Second, if you are still scared then smart small. Begin by putting a small emergency fund aside; money that you can access it fairly easily, but it is for EMERGENCIES ONLY (like your car engine blows up, not getting groceries or a new TV). I keep part of my emergency fund in an ALLY savings account that I can get within a day or two if I need it and the rest in a Roth IRA (a post for another time). Once that is done and you can determine how much you want for emergencies. You don’t have to thousands of dollars initially, maybe just $500 or $1000 to start with.

Then it is time to start investing. I think everyone should try to invest. If you are like James and put all of your money in the bank. You will maybe get a return of 1%. That return is less than inflation of 2%. In essence, you are LOSING money because your savings aren’t even keeping up with inflation. You don’t have the purchasing power you did the year before. So while your money still might appear in your savings account you are losing money.

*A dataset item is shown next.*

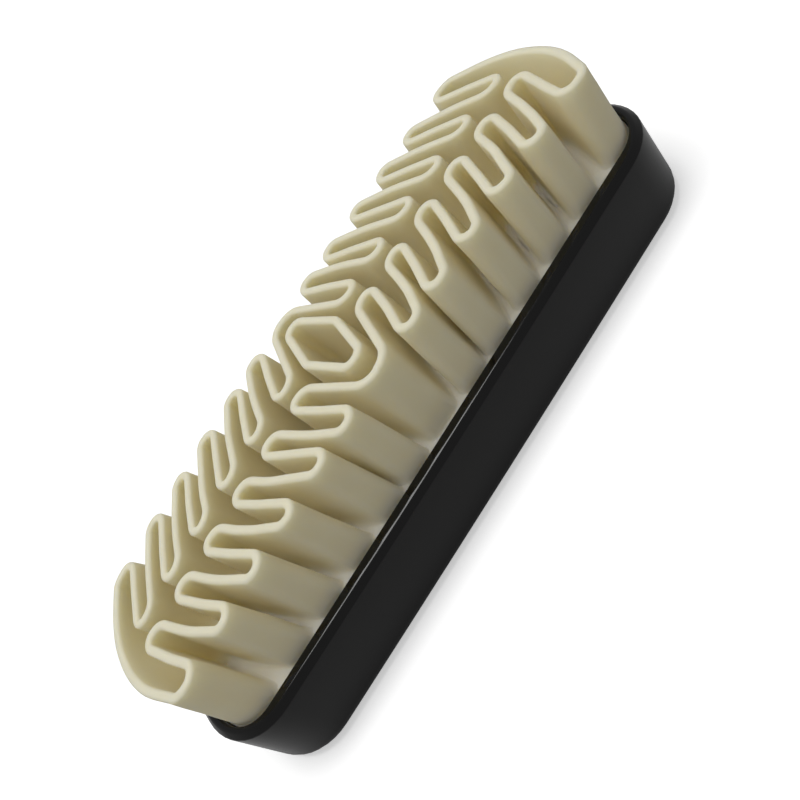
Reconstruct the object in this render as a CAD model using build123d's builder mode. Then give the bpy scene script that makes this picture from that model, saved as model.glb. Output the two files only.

So maybe begin your investing with your workplace. If you have a retirement plan at work, sign up for it IMMEDIATELY! Make the saving automatic (e.g. monthly withdrawals from your paycheck). You won’t miss it and will learn to live without it. And most employers, if they offer a retirement plan, offer a monetary match. Meaning that if you put in 5% they put in 5% or whatever it is. That is FREE money! Why would you pass that up? Especially considering that it will grow over a 40 to 50 year period.

If you don’t have a retirement account you can access at work you can open up an IRA or a ROTH IRA at any financial institution (my money is with Fidelity) and it doesn’t cost you anything. You can do it on your own. Smart small with like $100 a month. Most people can cut something out of their daily lives (e.g. Starbucks coffee or you daily lottery ticket) that will net them $100 a month. Make the saving automatic by having it taken from your bank account every payday or the day after, it will pay off in the future.

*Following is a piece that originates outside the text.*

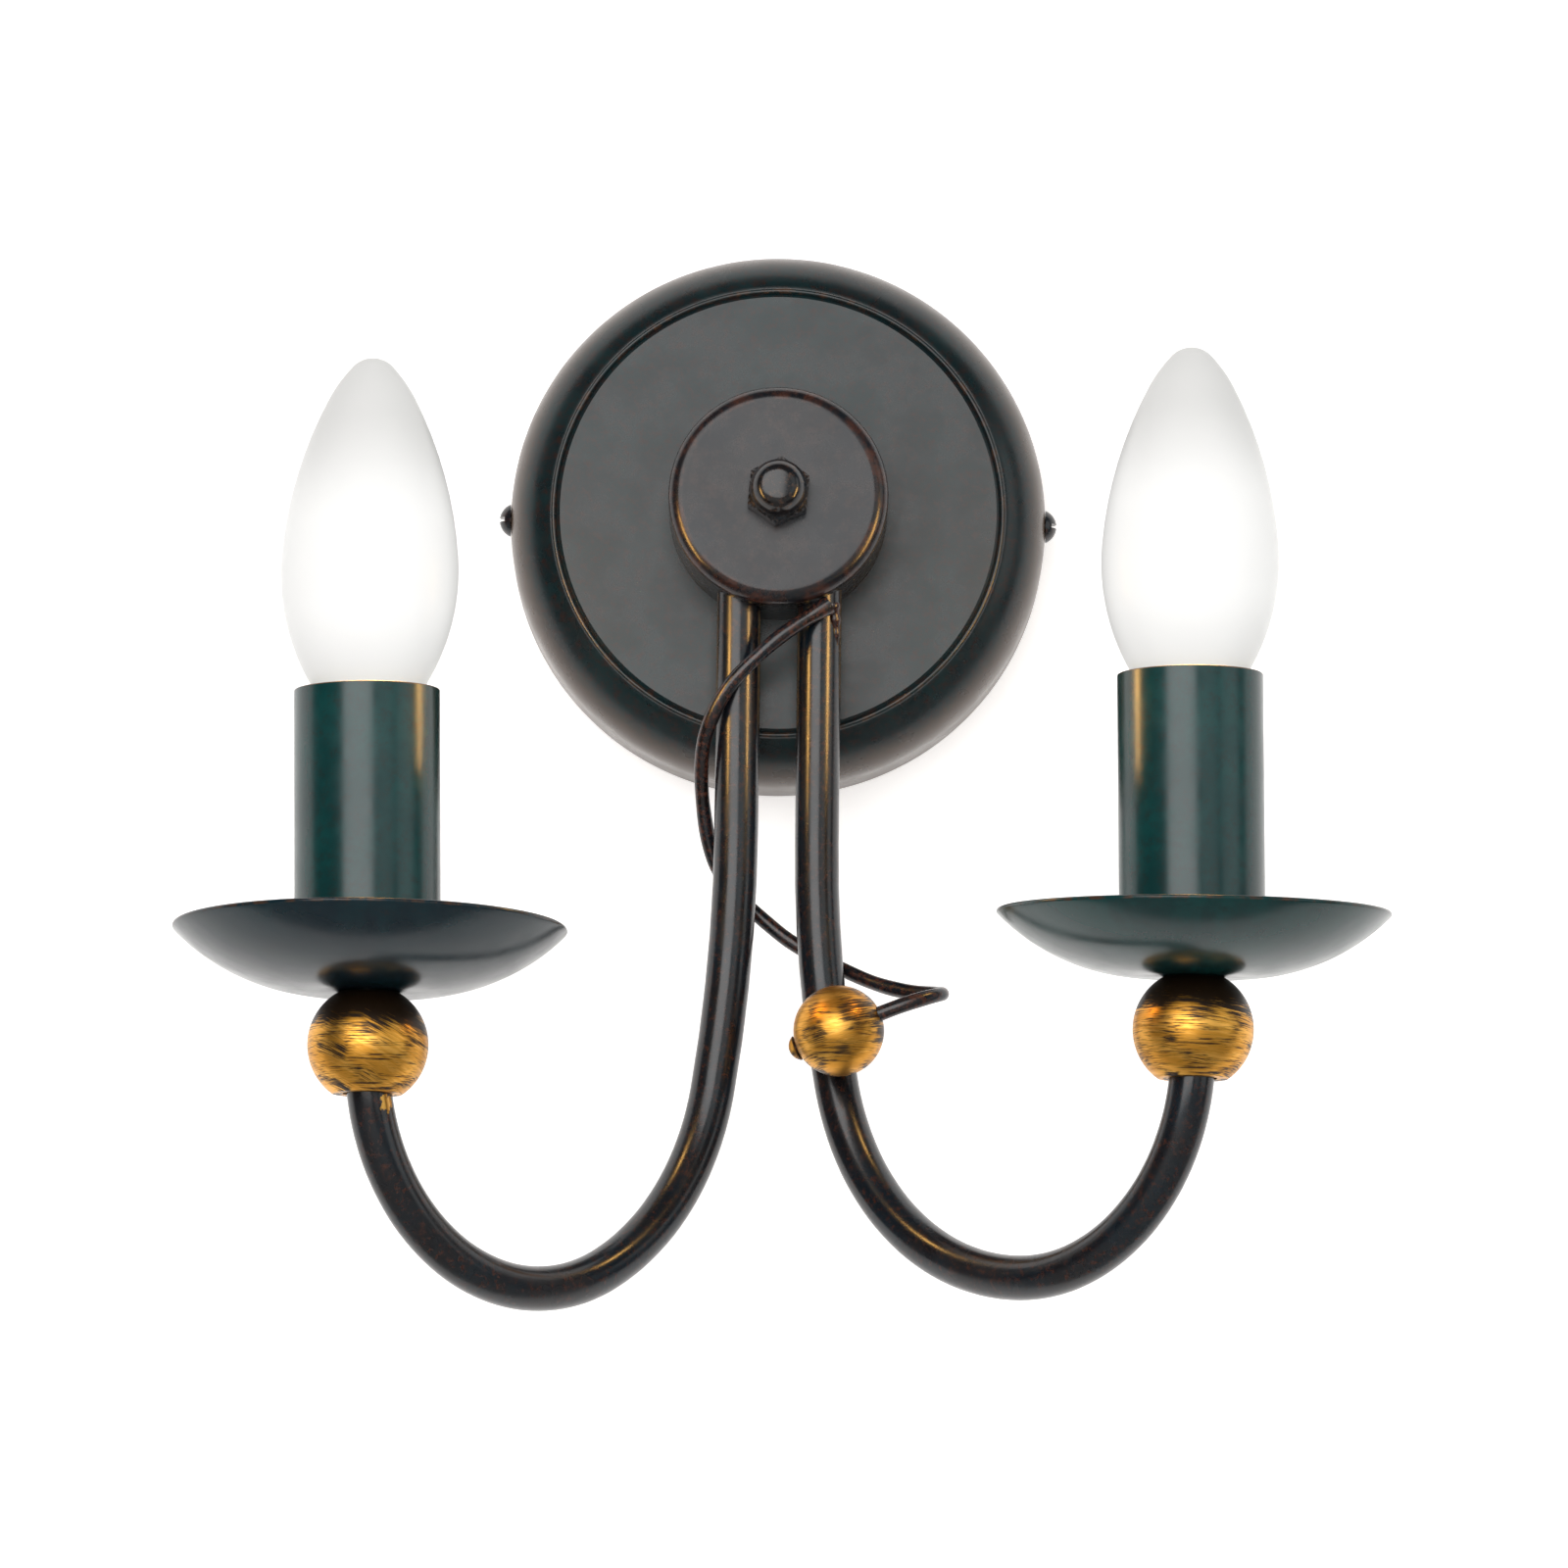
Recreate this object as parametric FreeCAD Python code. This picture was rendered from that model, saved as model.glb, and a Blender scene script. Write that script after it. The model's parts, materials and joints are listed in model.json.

Once you start to put some money away then you have to decide where to put that money. I will recommend different funds I like in future posts, but here you need to decide what kind of risk can you handle. I am a person who can handle a lot of risk. When the 2007-2009 stock market crashed I was really scared, but I stayed in. I bought the market. I continued to invest and it is paying off huge now and will into the future. I have most of my money in stock funds that can be really volatile.

You don’t have to be me. You can stick it in safer investments, a subject I hope to talk about in the future. But you have to do some of your own research. It doesn’t take that long. It only takes a few minutes to learn some basic concepts (e.g. mutual fund, ROTH IRA, etc). Investopedia is a great website for financial morons like myself and could be for you.

The point is that you start saving and investing and you do it on purpose. The stock market will go up and it will go down, a lot. There will be extended periods of a down turn. But that is part of cycle of any economy.  But I believe over time (5, 10, 20, 40 years) that my investments will continue to make money.

If you were to pick any day over the past 50 years in the market 75% of those days would be positive. Those are pretty good odds. The stock market has gained an average rate of just over 10.75% for the past 140 years. Even if you disagree with that figure, stock market investing has generated a greater return than investing in real estate, precious metals, and/or other commodities. You are still going to be doing a whole lot better in the long run than losing 1% by keeping it in a savings account.

Now past is not prologue, but I believe in the markets. I believe that the average person, like me, can make money by investing. I believe that it takes a little time to educate yourself, open an account, and most importantly making your saving automatic. It doesn’t have to be big. It can be small, $50 or $100 a month. Once you get more comfortable you can then increase your savings over time.

Albert Einstein was supposedly quoted as saying that compound interest is one of the greatest forces in the universe. Not sure if he said that, but over time, just a small amount of investing can be turned into tens, if not hundreds of thousands of dollars. This article does a great job of summing up many of my beliefs about the market and investing.

Ultimately, investing in the stock market is about creating freedom. Freedom to secure the future for my family. Freedom to not have to worry about money. Freedom to send my kids, if we have kids in the near future, to the school of their choice. Freedom to not worry about being replaced by robots. I have no one to depend on but me. The three-legged stool of retirement is now two legs and one of those legs (Social Security) is wobbly at best. I want to give myself a better financial foundation for the future. Money doesn’t buy happiness, but it does provide some semblance of freedom to be the master of my own destiny. That is what I want for others to be the masters of their own destiny.

I understand James decision to keep all of it in the bank, but I think James is missing out.